Hospitality is a way of grace. It is creating safe compassionate places to free the soul to become more human, where sinners are loved into wholeness and where the self-assured can become more Christ-assured. Let’s face it... we are all hard to love sometimes. In our anxiety, we become defensive. We easily set up walls to protect our vulnerability.

But hospitality is not easy. I’ve been listening to the Story of Edgar Sawtelle. At one point it speaks about coaxing a stray dog out of the forest. It was hard. The Sawtelles imagined that the dog had a hard life, perhaps it was treated so badly that it simply did not trust another human. It had secrets. The Stray lived with a question: was it safe to trust humans? Hospitality is the hard work of creating space where trust is possible.

Jesus was hospitable to the Samaritan woman. He acted contrary to expected norms. Stunned her heart with speaking truth and yet showing compassion. He offered her water – life water. Creating space for her to live again. Grace that forgives and renews. Grace that breathes of love.

There are few safe places – saving places where we are coaxed back into our created humanness, restored to life.

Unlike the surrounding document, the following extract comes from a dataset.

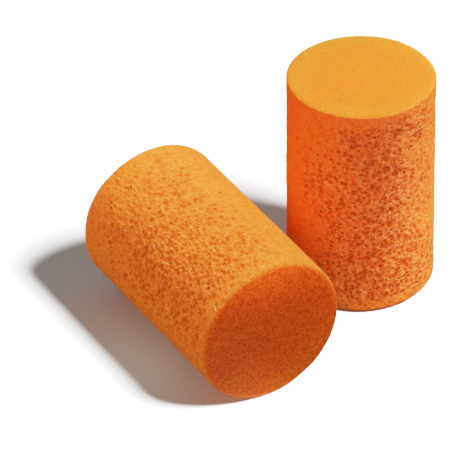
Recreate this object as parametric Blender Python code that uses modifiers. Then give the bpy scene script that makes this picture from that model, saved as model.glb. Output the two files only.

So I ask myself, what is needed for hospitality to go beyond the superficialities of entertaining and greeting to offer genuine hospitality? Here are a few suggestions:

  1. Dealing with our own anxiety. We have secrets. We have fears. We want to remain hidden. It is hard to create space for others when we hide behind the walls of our own making.
  2. Seeing the other as loved by God. The one before you is not simply stranger or a threat but one who is loved by a friend of ours. I find it interesting how I and others react when we discover we have mutual friends. Suddenly we are closer. The conversation warms up. We share experiences. Our friend, Jesus knows both the stranger and me. We are loved by the same person.
  3. Seeing myself and others as vulnerable. Vulnerability is both an open door that allows us to reach each other with compassion and closed bolted door that is secured with systems of defence. There is always a question about how to respond. To see each other as vulnerable is to recognize the internal tension we feel and gives us permission not to judge, work harder at creating a safe place and being patient along the way.
  4. A willingness to be faithful, to keep covenant . People take time to open up. People take time to trust. And always the fundamental question is: will I (we) be loved? To be faithful is to keep going in the relationship as it goes through tough times. M. Scott Peck talked about the four phases of community: pseudo-community, dissonance, self-emptying, community. In order to go through the stages to reach community one needs to have the commitment to stay with the people. Dissonance is hard. We see flaws. We have disagreements. We would rather just leave. Keeping faith with each other is essential. Hospitality is not just about being nice superficially. It creates community.

Hospitality is more than a welcoming word. It is an invitation to belonging. It is a movement from stranger and friend, from not belonging to belonging, from fear to love, from hostile to safe. And the question is: how can I grow in this grace?